# When you exercise what do you use?



## Funtastic curves (Sep 28, 2019)

What do you do or use to exercise with to help pass the time?

As for me, I find if I watch a movie, it helps me to not look at the timer. When I'm constantly looking at the timer it feels like eternity. I mentally become tired and I want to quit. 

Now that I have Incorporated weights I find that I enjoy listening to music while working out. But only while doing weights.


----------



## Green Eyed Fairy (Sep 29, 2019)

When I'm on the bike, I have headphones in my phone, watching youtube videos. I try to use my imagination to pull up memories of older, fast songs I've always liked


----------



## Tracyarts (Oct 2, 2019)

I listen to music while I walk on my treadmill.


----------



## DWilliams1 (Oct 3, 2019)

Tracyarts said:


> I listen to music while I walk on my treadmill.

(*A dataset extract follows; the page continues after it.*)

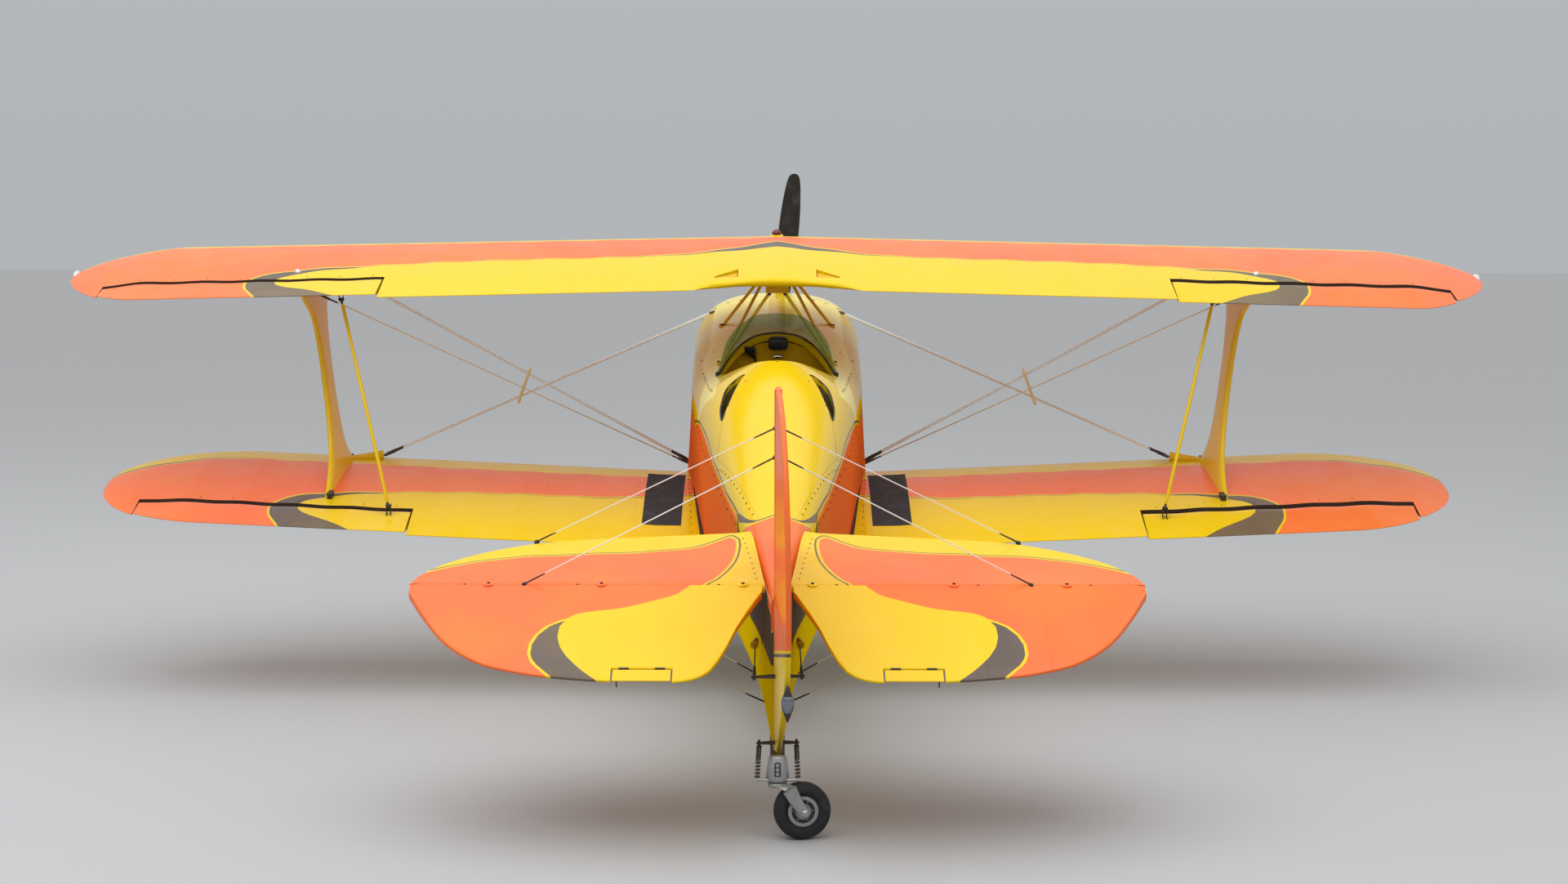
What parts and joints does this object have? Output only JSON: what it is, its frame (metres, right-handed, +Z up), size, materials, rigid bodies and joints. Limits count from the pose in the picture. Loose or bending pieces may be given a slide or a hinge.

Same here. I walk almost every day, weather permitting...and music really helps to pass the time.


----------



## Tad (Oct 4, 2019)

I never found anything that worked well for me, so I do most of my exercise by biking or walking outside, where I have scenery and people to see. 

I can manage 10-15 minutes strength training with gear in the basement if I vary what I am doing frequently. Probably doesn't make for an optimal program, but hopefully beats nothing.


----------



## SSBHM (Dec 12, 2019)

I go to a gym and there are TVs on - without sound, and music in the background. I have to concentrate when I'm working out quite a bit, but in between I glance at the TVs, like to see others exercising, and of course, some tunes just get ya goin!

I've had a problem recently, my arms are shrinking in length... anyone else experience this?


----------



## Shotha (Dec 16, 2019)

When I exercise, I use a knife and fork.


----------



## GrowingBoy (Jan 14, 2020)

I like to vary the routine. For cardio, I do spinning, or elliptical or treadmill. For weights I do freeweights, or machines or just body weight (the toughest, given how big I am). Keep those muscles surprised, who knows, they might actually respond and get stronger, even if they’re buried under all of this FAT!


----------



## PiggiesLove (Jan 18, 2020)

I listen to music, facebook or pinterest (on my phone), read a book, watch movies, play games.. so much is possible on an exercise bike. I really want to get a treadmill. I like using a stepper but it limits my options more on what I can do to entertain myself.


----------



## Barbsjw (Feb 21, 2020)

My go to exercise is water aerobics. I'm too chubby to use exercise equipment (not really, I'm just less self conscious in a swimsuit vs gym clothes)


----------



## Pattie Vincent (Mar 8, 2020)

I listen to music while on jogging if I am not in my thread mill.


----------



## Barrett (Mar 8, 2020)

SSBHM said:


> I've had a problem recently, my arms are shrinking in length... anyone else experience this?



Weird. I thought I was the only one.
I used to be able to bend forward and touch the floor; now I can barely reach my knees.
No clue what might be causing it.


I have my own weight room in my house (over 700 lbs of Olympic free-weights and various bars, a decent range of kettlebells, and an air-bike), so I just plug my phone (where most of my music resides) into a speaker and go.


----------



## Shotha (Mar 8, 2020)

SSBHM said:


> I've had a problem recently, my arms are shrinking in length... anyone else experience this?



Yes, I'm another one with the shrinking arms problem. When I measure my arms, the tape measure says that they're still the same length. I have to lean forward to wash dishes in the kitchen sink and the taps (faucets) are hard to reach. I'm just glad that the tape measure is shrinking too, because that means that I'm not changing.


----------